For me the experience was initially quite overwhelming. Maybe it was the fact that I hadn’t done an exam for almost 10 years.

Maybe it was the whole Oxford exam experience.

Maybe I was just too tired and simply trying to hard.

Whatever the reason, it certainly affected me early on in the process and we’ll just have to wait and see what the results show in mid-February.

My wife Deborah and two year old son Michael have been a tremendous support to me even though we do not see as much of each other as we would all like.

A programme of this nature is very tough on relationships and families. All my colleagues with partners and families appear to have been affected by the intensity and huge time commitment during the term.

Even the weekends have been a challenge for me in successfully managing the workload and actually making valuable time for, and contributing meaningfully to, my family.

The thought of weekend breaks in the UK or Europe went out the window very early on.

It was interesting to note that there was as much relief on the faces of partners of MBA students as on the faces of the students themselves, come the end of exams.

In fact, one of the great things about the Oxford MBA class is that the bonds between accompanying partners are almost as strong as those between the students themselves.

Michael has taken well to his first term of nursery school and has discovered rugby so any free time I get is now spent with him in the park or in the yard throwing the ball around.
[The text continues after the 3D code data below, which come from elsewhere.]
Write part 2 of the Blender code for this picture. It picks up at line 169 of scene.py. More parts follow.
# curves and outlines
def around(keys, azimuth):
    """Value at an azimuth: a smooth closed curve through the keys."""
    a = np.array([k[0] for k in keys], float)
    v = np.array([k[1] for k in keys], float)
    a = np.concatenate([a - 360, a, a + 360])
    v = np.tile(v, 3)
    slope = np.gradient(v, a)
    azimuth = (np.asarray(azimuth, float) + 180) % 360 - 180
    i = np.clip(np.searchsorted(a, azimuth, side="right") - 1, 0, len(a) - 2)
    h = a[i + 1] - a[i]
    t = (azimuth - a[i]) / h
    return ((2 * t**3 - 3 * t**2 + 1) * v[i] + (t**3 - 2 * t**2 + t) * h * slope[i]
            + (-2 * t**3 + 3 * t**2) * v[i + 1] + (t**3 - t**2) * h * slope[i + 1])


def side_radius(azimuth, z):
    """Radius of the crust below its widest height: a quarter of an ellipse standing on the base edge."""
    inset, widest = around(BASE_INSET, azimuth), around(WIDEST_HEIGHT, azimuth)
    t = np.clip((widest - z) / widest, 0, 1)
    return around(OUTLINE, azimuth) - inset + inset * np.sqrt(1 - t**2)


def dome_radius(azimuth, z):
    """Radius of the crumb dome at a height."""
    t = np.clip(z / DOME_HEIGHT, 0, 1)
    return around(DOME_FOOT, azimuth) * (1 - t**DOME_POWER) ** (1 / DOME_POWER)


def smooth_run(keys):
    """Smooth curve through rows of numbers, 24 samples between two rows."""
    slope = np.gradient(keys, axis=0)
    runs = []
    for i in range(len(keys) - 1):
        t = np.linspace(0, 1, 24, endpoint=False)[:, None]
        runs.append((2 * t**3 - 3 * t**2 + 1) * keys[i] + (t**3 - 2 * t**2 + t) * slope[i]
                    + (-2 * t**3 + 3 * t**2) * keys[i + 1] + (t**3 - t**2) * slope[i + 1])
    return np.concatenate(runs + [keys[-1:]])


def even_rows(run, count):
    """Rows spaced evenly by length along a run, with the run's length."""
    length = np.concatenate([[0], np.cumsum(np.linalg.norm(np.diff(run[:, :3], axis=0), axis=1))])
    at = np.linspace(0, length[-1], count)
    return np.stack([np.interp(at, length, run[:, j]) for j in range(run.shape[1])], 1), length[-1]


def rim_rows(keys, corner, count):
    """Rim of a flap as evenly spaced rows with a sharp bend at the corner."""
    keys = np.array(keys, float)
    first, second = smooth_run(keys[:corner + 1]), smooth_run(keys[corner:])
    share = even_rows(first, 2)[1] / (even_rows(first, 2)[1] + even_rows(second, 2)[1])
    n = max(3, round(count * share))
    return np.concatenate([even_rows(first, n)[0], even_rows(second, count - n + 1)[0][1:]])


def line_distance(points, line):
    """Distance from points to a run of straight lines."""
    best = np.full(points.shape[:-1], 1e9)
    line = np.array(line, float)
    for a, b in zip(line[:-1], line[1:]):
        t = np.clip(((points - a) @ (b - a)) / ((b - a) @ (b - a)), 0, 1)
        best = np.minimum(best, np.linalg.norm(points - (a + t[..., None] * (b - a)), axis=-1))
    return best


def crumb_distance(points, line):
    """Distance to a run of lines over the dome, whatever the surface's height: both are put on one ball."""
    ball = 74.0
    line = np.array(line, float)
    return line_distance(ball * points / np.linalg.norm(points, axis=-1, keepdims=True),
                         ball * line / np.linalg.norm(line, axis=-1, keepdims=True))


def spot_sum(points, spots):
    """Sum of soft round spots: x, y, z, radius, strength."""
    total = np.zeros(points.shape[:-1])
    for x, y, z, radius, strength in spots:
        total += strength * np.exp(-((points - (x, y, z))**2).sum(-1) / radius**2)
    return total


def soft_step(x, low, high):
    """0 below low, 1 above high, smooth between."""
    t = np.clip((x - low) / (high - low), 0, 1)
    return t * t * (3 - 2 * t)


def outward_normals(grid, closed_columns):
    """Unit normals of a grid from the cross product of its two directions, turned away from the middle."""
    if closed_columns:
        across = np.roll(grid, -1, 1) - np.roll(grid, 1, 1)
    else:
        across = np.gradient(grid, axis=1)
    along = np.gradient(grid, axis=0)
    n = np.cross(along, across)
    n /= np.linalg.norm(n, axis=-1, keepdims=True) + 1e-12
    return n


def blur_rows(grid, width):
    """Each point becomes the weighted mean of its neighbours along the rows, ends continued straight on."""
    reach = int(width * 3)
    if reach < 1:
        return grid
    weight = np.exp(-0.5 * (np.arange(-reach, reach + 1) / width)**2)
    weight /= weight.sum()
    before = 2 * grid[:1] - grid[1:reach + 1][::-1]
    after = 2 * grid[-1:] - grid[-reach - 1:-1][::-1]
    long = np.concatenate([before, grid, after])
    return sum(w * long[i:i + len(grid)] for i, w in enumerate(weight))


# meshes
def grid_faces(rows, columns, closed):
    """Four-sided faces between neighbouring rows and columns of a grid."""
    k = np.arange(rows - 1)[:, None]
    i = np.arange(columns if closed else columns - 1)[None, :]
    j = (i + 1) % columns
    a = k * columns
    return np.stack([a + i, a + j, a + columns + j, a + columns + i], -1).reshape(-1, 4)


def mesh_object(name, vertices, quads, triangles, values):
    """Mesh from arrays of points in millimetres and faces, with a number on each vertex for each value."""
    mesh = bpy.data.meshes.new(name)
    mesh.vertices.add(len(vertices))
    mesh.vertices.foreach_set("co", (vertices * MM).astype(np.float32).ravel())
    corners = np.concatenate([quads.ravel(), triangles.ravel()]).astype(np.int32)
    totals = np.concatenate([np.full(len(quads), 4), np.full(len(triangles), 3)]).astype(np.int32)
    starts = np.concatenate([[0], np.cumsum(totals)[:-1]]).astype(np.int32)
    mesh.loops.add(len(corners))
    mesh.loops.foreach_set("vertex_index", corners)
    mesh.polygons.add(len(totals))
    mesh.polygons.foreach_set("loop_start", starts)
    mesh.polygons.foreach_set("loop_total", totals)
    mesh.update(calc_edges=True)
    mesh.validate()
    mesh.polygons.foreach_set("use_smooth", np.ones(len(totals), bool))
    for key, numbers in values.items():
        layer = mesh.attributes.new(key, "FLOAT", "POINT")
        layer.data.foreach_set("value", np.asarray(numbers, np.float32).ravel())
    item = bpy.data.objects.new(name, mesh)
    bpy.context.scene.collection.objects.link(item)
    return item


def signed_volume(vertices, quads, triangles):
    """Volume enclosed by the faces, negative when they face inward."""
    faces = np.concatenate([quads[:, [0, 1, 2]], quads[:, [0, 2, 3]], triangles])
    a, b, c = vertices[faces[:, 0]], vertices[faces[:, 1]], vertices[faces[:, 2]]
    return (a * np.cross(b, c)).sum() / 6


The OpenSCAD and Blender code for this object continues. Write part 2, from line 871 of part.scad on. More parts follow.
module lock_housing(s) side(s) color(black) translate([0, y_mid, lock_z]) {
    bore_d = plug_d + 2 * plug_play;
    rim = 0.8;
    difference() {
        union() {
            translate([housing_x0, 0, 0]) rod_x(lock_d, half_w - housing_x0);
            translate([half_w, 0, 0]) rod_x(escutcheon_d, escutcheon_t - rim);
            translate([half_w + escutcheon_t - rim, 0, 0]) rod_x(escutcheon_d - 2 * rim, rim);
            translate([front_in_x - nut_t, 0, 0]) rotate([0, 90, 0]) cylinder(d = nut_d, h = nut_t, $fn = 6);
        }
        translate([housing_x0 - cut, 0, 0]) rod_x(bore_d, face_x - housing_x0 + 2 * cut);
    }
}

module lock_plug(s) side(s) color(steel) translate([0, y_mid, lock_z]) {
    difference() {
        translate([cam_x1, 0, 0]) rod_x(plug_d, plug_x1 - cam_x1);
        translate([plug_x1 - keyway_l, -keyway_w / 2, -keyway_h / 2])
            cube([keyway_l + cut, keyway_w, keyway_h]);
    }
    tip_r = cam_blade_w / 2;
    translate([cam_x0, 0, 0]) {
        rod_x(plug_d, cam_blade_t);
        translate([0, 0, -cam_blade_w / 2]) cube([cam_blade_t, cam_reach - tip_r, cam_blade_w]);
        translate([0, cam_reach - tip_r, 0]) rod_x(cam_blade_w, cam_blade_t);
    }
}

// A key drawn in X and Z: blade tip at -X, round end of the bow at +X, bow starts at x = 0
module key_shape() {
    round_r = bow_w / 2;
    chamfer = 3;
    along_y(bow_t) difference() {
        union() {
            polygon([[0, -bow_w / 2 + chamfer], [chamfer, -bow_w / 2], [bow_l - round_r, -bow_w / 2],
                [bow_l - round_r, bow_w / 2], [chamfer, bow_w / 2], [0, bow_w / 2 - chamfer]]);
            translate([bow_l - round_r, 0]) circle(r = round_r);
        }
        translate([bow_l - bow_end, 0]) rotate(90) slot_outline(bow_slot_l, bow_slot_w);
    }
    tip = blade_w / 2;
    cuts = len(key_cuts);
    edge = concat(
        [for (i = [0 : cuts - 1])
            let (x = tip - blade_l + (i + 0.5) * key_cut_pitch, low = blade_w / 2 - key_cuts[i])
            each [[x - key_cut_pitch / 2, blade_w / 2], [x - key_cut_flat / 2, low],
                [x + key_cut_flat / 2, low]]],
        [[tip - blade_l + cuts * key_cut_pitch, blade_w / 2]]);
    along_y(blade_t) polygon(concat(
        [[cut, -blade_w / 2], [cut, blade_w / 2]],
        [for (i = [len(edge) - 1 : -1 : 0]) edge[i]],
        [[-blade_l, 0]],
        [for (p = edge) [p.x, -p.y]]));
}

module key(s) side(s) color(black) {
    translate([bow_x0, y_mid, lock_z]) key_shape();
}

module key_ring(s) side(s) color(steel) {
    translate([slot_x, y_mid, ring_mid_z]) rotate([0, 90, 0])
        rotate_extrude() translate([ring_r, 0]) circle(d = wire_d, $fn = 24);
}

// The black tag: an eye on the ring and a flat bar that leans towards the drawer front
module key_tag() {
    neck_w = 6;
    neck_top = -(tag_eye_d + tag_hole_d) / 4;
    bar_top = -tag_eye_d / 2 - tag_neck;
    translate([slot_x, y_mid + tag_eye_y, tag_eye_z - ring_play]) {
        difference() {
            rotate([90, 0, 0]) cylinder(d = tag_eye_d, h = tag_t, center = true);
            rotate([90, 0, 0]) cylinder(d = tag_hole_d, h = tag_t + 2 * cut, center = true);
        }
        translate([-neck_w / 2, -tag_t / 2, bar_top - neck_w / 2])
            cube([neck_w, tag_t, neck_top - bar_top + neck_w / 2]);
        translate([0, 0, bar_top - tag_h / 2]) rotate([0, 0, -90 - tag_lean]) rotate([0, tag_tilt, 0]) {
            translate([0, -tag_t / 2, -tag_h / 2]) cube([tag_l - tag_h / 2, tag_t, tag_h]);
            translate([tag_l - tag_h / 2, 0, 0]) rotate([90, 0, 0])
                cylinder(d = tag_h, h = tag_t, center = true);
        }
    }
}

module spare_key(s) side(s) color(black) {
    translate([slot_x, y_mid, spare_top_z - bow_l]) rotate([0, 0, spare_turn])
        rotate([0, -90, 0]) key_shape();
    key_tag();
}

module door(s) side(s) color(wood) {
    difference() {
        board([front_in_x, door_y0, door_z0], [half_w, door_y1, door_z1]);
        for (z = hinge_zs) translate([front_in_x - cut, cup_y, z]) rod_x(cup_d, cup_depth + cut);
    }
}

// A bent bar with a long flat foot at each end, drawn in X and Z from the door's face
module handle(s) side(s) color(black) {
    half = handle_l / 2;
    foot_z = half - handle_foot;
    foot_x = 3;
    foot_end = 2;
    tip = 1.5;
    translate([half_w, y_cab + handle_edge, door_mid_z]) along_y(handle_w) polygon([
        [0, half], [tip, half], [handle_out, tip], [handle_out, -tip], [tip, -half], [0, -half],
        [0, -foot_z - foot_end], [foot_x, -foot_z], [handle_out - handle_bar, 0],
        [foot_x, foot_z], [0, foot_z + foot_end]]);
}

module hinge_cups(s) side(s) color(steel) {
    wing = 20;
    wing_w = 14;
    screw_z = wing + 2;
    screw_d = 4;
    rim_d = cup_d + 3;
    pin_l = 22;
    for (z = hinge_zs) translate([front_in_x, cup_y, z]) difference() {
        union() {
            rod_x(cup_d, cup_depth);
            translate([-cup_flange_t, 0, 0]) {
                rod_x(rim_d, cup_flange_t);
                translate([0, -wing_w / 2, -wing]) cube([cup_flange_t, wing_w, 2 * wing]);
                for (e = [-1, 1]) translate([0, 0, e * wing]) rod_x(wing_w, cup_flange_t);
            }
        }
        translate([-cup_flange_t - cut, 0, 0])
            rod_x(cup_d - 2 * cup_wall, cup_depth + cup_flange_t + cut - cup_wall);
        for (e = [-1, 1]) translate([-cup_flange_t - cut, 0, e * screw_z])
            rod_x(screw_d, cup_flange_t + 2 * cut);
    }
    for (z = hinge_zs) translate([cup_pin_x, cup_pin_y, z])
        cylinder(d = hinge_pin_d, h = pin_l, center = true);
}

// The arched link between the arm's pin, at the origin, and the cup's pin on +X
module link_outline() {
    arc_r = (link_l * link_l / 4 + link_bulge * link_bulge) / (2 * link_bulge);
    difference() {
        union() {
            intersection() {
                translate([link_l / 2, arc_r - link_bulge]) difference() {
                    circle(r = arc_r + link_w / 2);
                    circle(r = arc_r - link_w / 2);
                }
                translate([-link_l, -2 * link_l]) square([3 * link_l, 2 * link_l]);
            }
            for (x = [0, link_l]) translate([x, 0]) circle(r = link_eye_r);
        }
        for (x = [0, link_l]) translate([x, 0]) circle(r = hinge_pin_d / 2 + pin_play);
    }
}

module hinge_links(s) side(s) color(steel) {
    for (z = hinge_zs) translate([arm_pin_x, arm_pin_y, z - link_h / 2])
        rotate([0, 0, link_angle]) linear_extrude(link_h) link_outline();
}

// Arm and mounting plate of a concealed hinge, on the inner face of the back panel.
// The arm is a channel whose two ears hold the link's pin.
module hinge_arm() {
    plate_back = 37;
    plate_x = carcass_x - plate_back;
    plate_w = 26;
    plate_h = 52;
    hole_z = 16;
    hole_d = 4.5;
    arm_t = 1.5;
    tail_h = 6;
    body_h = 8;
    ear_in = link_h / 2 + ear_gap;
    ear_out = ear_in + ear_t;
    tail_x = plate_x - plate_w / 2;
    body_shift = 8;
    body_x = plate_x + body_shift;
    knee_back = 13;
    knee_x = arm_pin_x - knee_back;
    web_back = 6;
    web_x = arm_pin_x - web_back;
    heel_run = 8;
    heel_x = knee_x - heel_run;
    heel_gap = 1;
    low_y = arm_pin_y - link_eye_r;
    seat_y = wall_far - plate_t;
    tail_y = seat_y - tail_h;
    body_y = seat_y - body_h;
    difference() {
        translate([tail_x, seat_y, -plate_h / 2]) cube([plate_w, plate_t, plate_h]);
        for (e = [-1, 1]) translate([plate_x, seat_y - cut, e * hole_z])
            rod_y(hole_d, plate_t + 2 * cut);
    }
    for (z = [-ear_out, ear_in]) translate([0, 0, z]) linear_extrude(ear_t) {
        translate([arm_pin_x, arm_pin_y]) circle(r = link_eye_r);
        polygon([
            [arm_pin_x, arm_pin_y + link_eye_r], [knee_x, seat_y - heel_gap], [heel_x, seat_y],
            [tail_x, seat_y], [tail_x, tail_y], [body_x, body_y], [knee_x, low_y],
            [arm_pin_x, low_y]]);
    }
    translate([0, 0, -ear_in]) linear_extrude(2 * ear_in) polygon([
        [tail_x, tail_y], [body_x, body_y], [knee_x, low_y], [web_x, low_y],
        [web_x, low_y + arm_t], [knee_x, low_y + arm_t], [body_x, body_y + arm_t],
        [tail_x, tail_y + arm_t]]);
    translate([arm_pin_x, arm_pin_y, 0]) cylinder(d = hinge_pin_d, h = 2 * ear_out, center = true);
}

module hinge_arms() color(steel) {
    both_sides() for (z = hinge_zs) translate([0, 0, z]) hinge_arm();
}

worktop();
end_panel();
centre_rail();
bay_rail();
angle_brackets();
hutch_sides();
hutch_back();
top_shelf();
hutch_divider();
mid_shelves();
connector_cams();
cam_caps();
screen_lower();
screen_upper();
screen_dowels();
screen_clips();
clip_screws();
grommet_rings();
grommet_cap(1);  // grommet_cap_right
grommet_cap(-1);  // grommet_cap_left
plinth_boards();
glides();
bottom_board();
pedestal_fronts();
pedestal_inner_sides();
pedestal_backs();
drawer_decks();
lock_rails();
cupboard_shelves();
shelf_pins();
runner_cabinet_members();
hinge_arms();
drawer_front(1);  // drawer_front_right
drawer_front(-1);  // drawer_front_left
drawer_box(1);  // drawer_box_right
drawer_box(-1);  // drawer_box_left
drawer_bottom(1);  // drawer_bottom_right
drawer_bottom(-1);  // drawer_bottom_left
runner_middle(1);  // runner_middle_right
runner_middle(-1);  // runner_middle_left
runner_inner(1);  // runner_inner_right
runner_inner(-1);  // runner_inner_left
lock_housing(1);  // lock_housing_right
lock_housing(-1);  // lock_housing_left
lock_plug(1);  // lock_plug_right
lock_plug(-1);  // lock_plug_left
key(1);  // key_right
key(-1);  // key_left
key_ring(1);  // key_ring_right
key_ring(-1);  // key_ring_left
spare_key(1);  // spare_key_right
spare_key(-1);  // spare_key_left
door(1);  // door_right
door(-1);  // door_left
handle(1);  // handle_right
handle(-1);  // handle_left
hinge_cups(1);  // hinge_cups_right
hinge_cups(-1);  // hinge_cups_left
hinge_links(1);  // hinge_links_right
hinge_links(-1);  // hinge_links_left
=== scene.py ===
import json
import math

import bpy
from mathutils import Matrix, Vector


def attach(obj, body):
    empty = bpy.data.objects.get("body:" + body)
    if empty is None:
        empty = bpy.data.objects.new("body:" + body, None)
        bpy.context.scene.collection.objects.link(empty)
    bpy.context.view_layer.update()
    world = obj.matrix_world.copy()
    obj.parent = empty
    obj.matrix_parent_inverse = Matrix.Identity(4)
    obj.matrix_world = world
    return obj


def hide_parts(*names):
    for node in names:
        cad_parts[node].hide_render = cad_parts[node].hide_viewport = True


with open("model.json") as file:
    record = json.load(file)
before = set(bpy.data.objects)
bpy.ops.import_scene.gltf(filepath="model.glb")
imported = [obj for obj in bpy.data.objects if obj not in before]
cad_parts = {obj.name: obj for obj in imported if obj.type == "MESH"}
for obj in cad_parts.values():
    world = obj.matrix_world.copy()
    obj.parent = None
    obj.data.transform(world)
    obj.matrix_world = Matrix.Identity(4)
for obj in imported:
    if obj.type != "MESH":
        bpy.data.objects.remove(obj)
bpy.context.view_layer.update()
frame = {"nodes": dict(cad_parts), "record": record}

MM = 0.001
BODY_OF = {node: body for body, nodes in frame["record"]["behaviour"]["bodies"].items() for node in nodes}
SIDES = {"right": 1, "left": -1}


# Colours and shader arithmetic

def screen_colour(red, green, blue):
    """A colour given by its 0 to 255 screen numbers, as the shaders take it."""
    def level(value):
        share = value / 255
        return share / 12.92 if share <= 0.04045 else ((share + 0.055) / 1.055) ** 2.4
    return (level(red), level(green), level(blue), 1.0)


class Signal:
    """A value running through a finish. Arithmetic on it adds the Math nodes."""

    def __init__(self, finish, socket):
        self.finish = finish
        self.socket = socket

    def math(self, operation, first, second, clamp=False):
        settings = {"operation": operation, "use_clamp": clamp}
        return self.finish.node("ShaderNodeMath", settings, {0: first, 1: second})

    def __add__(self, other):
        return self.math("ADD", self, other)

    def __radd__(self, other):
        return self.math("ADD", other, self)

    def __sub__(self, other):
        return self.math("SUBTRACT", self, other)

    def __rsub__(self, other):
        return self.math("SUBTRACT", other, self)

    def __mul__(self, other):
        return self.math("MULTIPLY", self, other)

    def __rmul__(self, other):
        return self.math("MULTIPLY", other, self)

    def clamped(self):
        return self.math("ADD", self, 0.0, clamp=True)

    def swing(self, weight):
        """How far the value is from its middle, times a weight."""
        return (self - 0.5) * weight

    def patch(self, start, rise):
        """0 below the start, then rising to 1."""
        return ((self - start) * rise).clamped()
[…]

Deborah is using her limited free time trying to keep fit with a new exercise regime.

We bought a cheap car and this has allowed Deborah and Michael to get around and see some more of Oxfordshire and bordering counties during term time and for all of us to get out and about as a family during the Christmas vacation.

The break has given us a chance to spend a few quality weeks together and although we were all a little homesick on Christmas Day, January 2005 marks the beginning of a steady stream of visitors from home, both family and friends, for the duration of our time in Oxford.

From a personal perspective, I bought the bike I was considering when I wrote my last diary in October.

I am now cycling around Oxford, six miles a day to and from the business school. While this is certainly more invigorating than the bus it is definitely not as dry.

I did start rowing with Keble College, however Deborah put her foot down about the 5.30 a.m. starts four days a week – I was never going to be able to do this for long, so I had a short-lived career as an Oxford college oarsman.

In fact, while I was twice as old as my crew mates – most were 18 – I think that I was the most technically proficient, so that is at least something to take away.

I have managed to drag myself away from the books every now and then. I particularly enjoyed being one of two Australians (wearing the colours) in a packed pub in late November watching Australia beat England at rugby at Twickenham.

I actually managed to visit this home of English rugby the following week for the 123rd Varsity Match, where I relished the convincing Oxford victory.

Now, as I write, it’s all about to begin again – 11 packed and extremely challenging weeks. I can hardly wait.